Embora tenha uma delicada trilha musical (quase toda em piano), de Antônio Pinto, dando a impressão de que tentou tudo para dar um pouco de vida ao filme que não é um documentário. O roteiro comete bobagens (por exemplo, Marcello Anthony que tem personagem importante faz uma figuração praticamente muda!). Também procura ser discreto no drama trágico, quando na verdade, esta seria a verdadeira razão de ser do projeto, conquistar o espectador pelas lágrimas.

A diferença de quase todos os outros filmes que abordam a temática é que aqui a moça (paranaense) feita por Maria Flor (sempre encantadora) sofre atropelamento é fica contaminada pelo vírus da Aids por causa de transfusão de sangue. Ela tenta impedir que a filha sofra do mesmo mal assim como o marido neozelandês. Todos condenados a morte. Só que a menina Kat embora carregue o vírus, é sempre radiosa e feliz (o diretor até arranja uma dança de fadinha para ela, que mergulha já na fantasia, até porque a menina não convence como bailarina).

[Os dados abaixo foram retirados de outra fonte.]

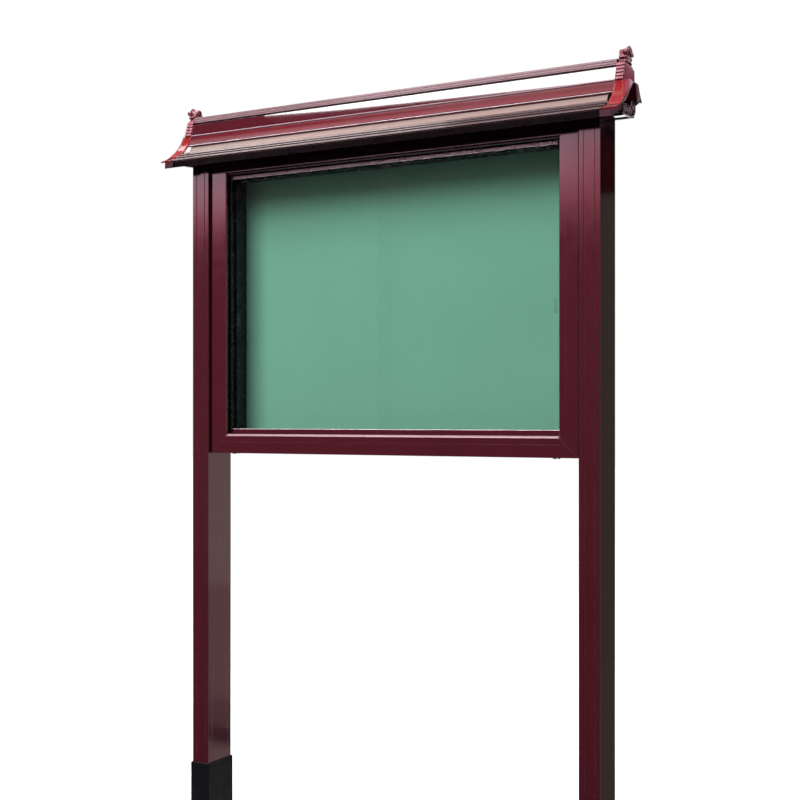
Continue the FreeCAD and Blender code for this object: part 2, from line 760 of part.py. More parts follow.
def ridge_head():
    # Upturned roll on a shaped neck, with a curl on each side
    tilt = math.radians(ROLL_TILT)
    outward = (math.cos(tilt), 0, math.sin(tilt))
    roll = rod(ROLL_START, RIDGE_DEPTH, ROLL_HEIGHT, ROLL_RADIUS, ROLL_LENGTH, outward)
    rim_x = ROLL_START + ROLL_LENGTH * outward[0]
    rim = rod(rim_x, RIDGE_DEPTH, ROLL_HEIGHT + ROLL_LENGTH * outward[2], RIM_RADIUS, 4, outward)
    neck_front = [(56, 148), ((62, 157), (60, 166)), (66, 180)]
    neck_back = [(2 * RIDGE_DEPTH - 66, 180), (102, 166), ((100, 157), (106, 148))]
    neck = roof_bar(neck_front + neck_back, 766, 790)
    curls = []
    for place in (57.0, 105.0):
        inward = 1 if place < RIDGE_DEPTH else -1
        curls.append(rod(779, place, ROLL_HEIGHT, 8.5, 15, (1, 0, 0)))
        curls.append(rod(766, place + 4 * inward, ROOF_BASE + 164, 7, 24, (1, 0, 0)))
    return neck.fuse([roll, rim] + curls).removeSplitter()


def build():
    both_sides("post", post())
    both_sides("foot_sleeve", foot_sleeve())
    PARTS["foot_plates"] = pair(plug_plate(0, 6))
    PARTS["post_caps"] = pair(post_cap())
    for side in ("left", "right"):
        PARTS["frame_stile_" + side] = frame_member(side)
        PARTS["track_stile_" + side] = track_member(side)
    for side in ("top", "bottom"):
        PARTS["frame_rail_" + side] = frame_member(side)
        PARTS["track_rail_" + side] = track_member(side)
    PARTS["corner_keys"] = group([corner_key(x, z) for x in (-1, 1) for z in (-1, 1)])
    PARTS["pin_board"] = pin_board()
    PARTS["back_panel"] = back_panel()
    PARTS["back_screws"] = back_screws()
    PARTS["jamb_buffers"] = jamb_buffers()
    PARTS["frame_spacers"] = frame_spacers()
    PARTS["side_bolts"] = side_bolts()
    PARTS["lock_housings"] = group([lock_housing(side) for side in SIDES.values()])
    for name, side in SIDES.items():
        PARTS["glass_pane_" + name] = glass_pane(side)
        PARTS["door_shoe_" + name] = door_shoe(side)
        PARTS["top_guard_" + name] = top_guard(side)
        PARTS["edge_channel_" + name] = edge_channel(side)
        PARTS["finger_tab_" + name] = finger_tab(side)
        PARTS["lock_plug_" + name] = lock_plug(side)
        PARTS["lock_bolt_" + name] = lock_bolt(side)
    PARTS["roof_brackets"] = pair(roof_bracket())
    PARTS["roof_beam"] = roof_beam()
    PARTS["ridge_case"] = ridge_case()
    PARTS["ridge_bar"] = ridge_bar()
    PARTS["upper_course_front"] = roof_bar(course_outline(), -BODY_HALF, BODY_HALF)
    PARTS["upper_course_rear"] = roof_bar(behind(course_outline()), -BODY_HALF, BODY_HALF)
    PARTS["frieze"] = frieze()
    PARTS["eave_plate"] = eave_plate()
    PARTS["fascia"] = fascia()
    PARTS["rear_closure"] = rear_closure()
    PARTS["rear_tie"] = rear_tie()
    PARTS["rafters"] = pair(rafter())
    PARTS["gable_panels"] = pair(gable_panel())
    both_sides("verge_front", verge_front())
    PARTS["verge_rear"] = pair(verge_rear())
    both_sides("bargeboard", bargeboard())
    both_sides("gable_carving", gable_carving())
    both_sides("ridge_end", ridge_end())
    both_sides("ridge_head", ridge_head())


def export():
    os.makedirs("parts", exist_ok=True)
    for name, shape in PARTS.items():
        shape.exportStep(os.path.join("parts", name + ".step"))
        print(name, round(shape.Volume), shape.isValid(), len(shape.Solids))
    print(len(PARTS), "nodes")


build()
export()
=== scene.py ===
import json
import math

import bmesh
import bpy
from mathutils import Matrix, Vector


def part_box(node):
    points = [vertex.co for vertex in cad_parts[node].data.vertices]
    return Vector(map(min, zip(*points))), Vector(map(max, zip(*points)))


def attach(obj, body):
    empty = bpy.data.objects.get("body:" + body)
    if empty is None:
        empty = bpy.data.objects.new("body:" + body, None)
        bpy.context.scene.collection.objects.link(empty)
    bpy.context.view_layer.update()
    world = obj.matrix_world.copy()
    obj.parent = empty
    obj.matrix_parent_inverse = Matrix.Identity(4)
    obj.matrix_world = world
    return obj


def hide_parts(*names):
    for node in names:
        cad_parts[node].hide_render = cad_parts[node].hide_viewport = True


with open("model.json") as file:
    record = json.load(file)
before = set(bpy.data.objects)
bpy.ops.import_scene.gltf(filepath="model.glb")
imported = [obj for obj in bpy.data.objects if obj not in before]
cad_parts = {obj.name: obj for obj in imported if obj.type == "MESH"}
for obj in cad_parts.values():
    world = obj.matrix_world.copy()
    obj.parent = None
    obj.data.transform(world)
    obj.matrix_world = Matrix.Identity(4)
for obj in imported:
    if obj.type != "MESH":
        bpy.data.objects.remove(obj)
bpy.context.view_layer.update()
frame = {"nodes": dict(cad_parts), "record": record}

# Lockable notice board. Metres, in the frame of the solids: X to the right along the board,
# Y from front to back, Z up from the ground. Depths are measured back from the posts' front.

nodes = frame["nodes"]
SIDES = {"left": -1, "right": 1}

BOARD = "board"
POST_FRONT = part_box("post_right")[0][1]
PIN_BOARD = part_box("pin_board")
FRAME_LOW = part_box("frame_rail_bottom")[0][2]
FRAME_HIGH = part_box("frame_rail_top")[1][2]
FRAME_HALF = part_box("frame_rail_bottom")[1][0]
# Height of the line where the roof starts, and depth of the middle of its ridge
BASE = 2.5
RIDGE_DEPTH = 0.081


def at(x, depth, height):
    """A point of the roof: height is above the line where the roof starts."""
    return Vector((x, depth + POST_FRONT, BASE + height))


# Camera: level, turned to its left, with the horizon a little below the middle

CAMERA_PLACE = (2.007, -3.511 + POST_FRONT, 1.616)
CAMERA_TURN = 28.81
FOCAL_PIXELS = 1288.0
PICTURE_PIXELS = 800.0
HORIZON_PIXEL = 419.5
SENSOR = 36.0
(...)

Enfim, o dilema se resume no fato de que gostaríamos de apoiar um filme com essa temática mas esbarra-se na trama mal alinhavada, história mal contada. Embora Julia Lemmertz se esforce muito, nem ela como mãe adotiva da criança consegue amarrar o resultado – eles se conhecem numa das viagens e se tornam muito amigos, passando a cuidar da menina. Na verdade, o foco central da história e a figura mais marcante é uma excelente atriz irlandesa, Fionulla Flanagan, que no papel da avó legitima (mãe do pai) praticamente rouba o filme. Fionulla é maravilhosa e já fez mais de 123 trabalhos em TV e cinema (Os Outros, Sim Senhor, Quatro Irmãos, Transamérica, Lágrimas do Sol, A Fortuna de Ned, Divinos Segredos).

Não acredito porém que o filme venha a seduzir a Academia.